:: Instruction ::
What follows is a listing; restate every line of it word for word.
******
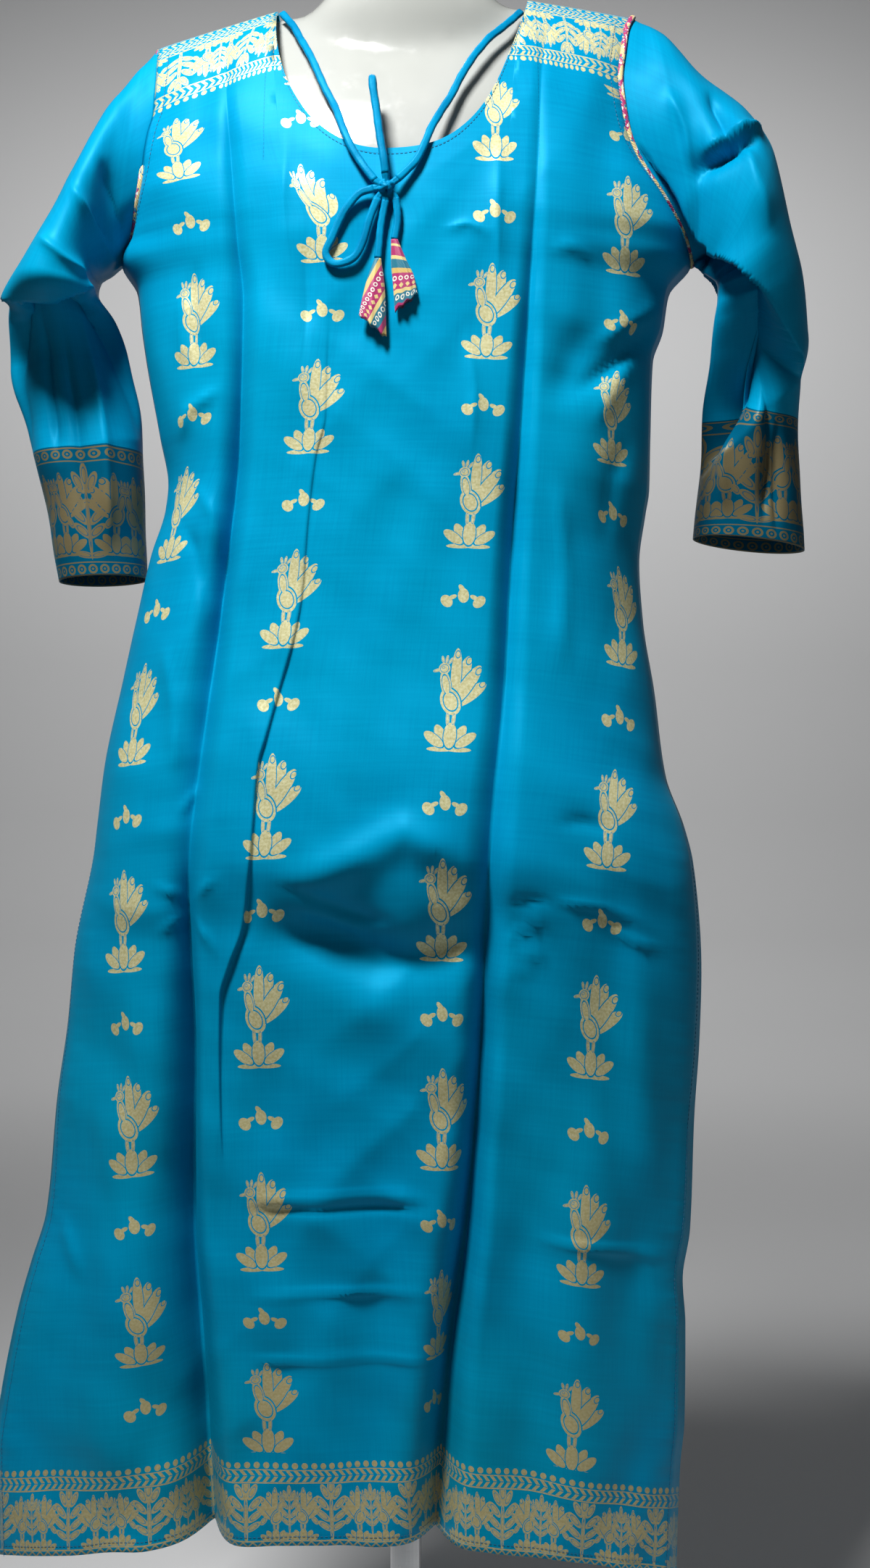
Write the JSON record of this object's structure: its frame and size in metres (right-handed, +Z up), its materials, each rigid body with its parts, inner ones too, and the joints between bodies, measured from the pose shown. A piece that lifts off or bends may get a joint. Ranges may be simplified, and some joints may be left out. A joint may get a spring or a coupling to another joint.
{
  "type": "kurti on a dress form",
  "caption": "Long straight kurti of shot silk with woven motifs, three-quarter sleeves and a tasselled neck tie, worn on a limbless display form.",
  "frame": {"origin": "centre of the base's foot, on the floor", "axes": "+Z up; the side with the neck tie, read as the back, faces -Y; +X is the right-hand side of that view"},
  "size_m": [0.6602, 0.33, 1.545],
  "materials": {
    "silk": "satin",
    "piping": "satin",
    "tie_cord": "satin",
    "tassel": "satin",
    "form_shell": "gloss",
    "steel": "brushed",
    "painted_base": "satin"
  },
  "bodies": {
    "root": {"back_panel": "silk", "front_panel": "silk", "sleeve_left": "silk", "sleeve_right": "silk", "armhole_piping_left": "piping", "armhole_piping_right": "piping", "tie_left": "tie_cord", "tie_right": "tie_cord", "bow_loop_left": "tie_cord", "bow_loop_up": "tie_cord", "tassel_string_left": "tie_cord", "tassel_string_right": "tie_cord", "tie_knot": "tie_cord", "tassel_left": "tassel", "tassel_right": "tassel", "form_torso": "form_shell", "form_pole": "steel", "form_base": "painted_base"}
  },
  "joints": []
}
******
:: Exercise output ::
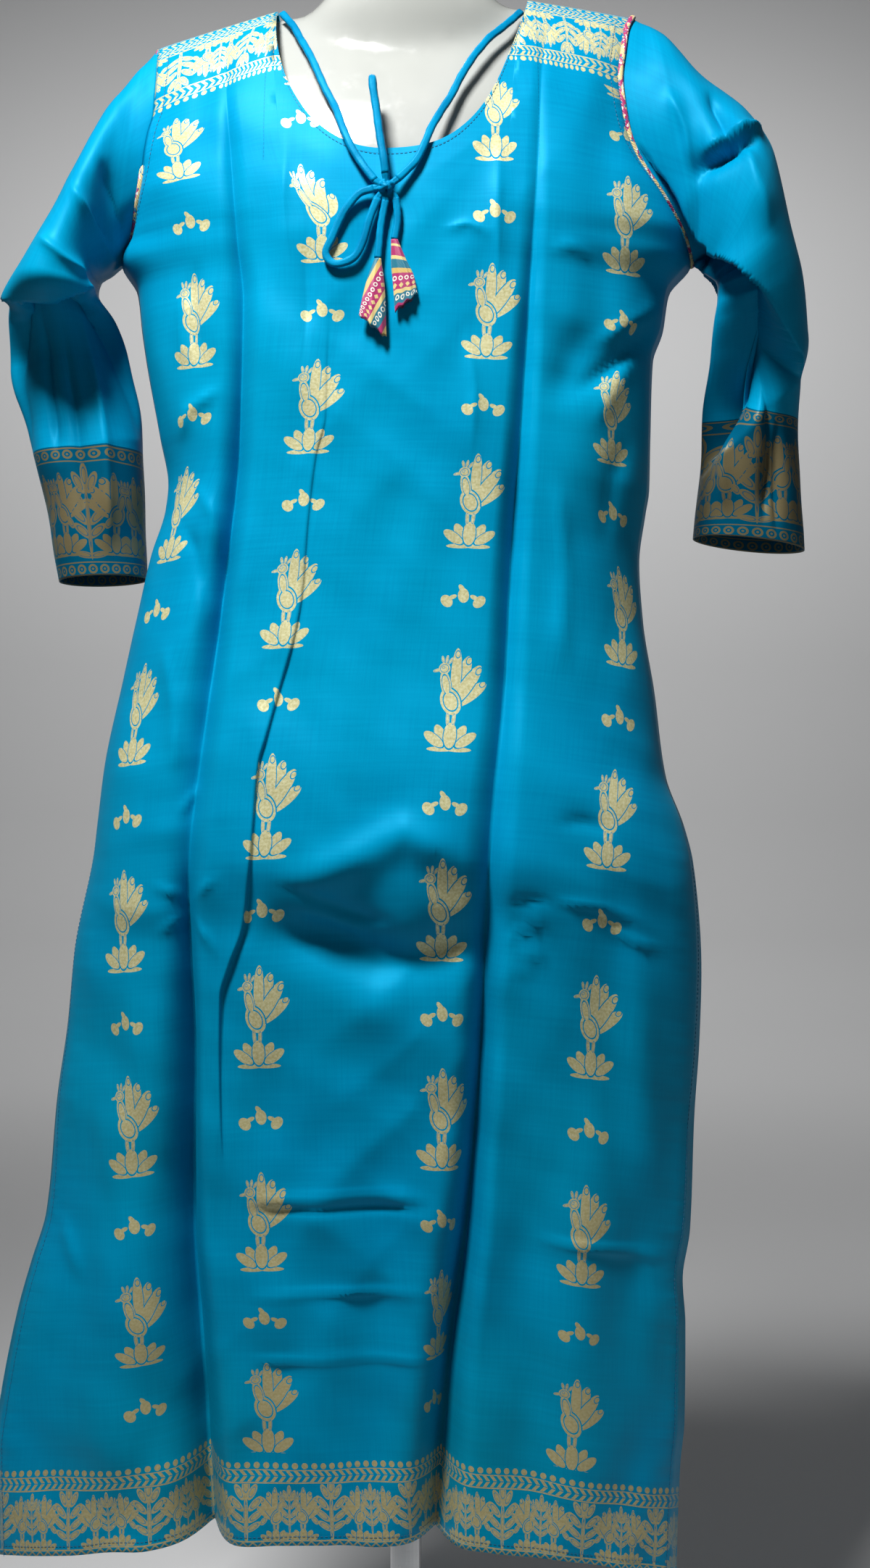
Write the JSON record of this object's structure: its frame and size in metres (right-handed, +Z up), its materials, each rigid body with its parts, inner ones too, and the joints between bodies, measured from the pose shown. A piece that lifts off or bends may get a joint. Ranges may be simplified, and some joints may be left out. A joint may get a spring or a coupling to another joint.
{
  "type": "kurti on a dress form",
  "caption": "Long straight kurti of shot silk with woven motifs, three-quarter sleeves and a tasselled neck tie, worn on a limbless display form.",
  "frame": {"origin": "centre of the base's foot, on the floor", "axes": "+Z up; the side with the neck tie, read as the back, faces -Y; +X is the right-hand side of that view"},
  "size_m": [0.6602, 0.33, 1.545],
  "materials": {
    "silk": "satin",
    "piping": "satin",
    "tie_cord": "satin",
    "tassel": "satin",
    "form_shell": "gloss",
    "steel": "brushed",
    "painted_base": "satin"
  },
  "bodies": {
    "root": {"back_panel": "silk", "front_panel": "silk", "sleeve_left": "silk", "sleeve_right": "silk", "armhole_piping_left": "piping", "armhole_piping_right": "piping", "tie_left": "tie_cord", "tie_right": "tie_cord", "bow_loop_left": "tie_cord", "bow_loop_up": "tie_cord", "tassel_string_left": "tie_cord", "tassel_string_right": "tie_cord", "tie_knot": "tie_cord", "tassel_left": "tassel", "tassel_right": "tassel", "form_torso": "form_shell", "form_pole": "steel", "form_base": "painted_base"}
  },
  "joints": []
}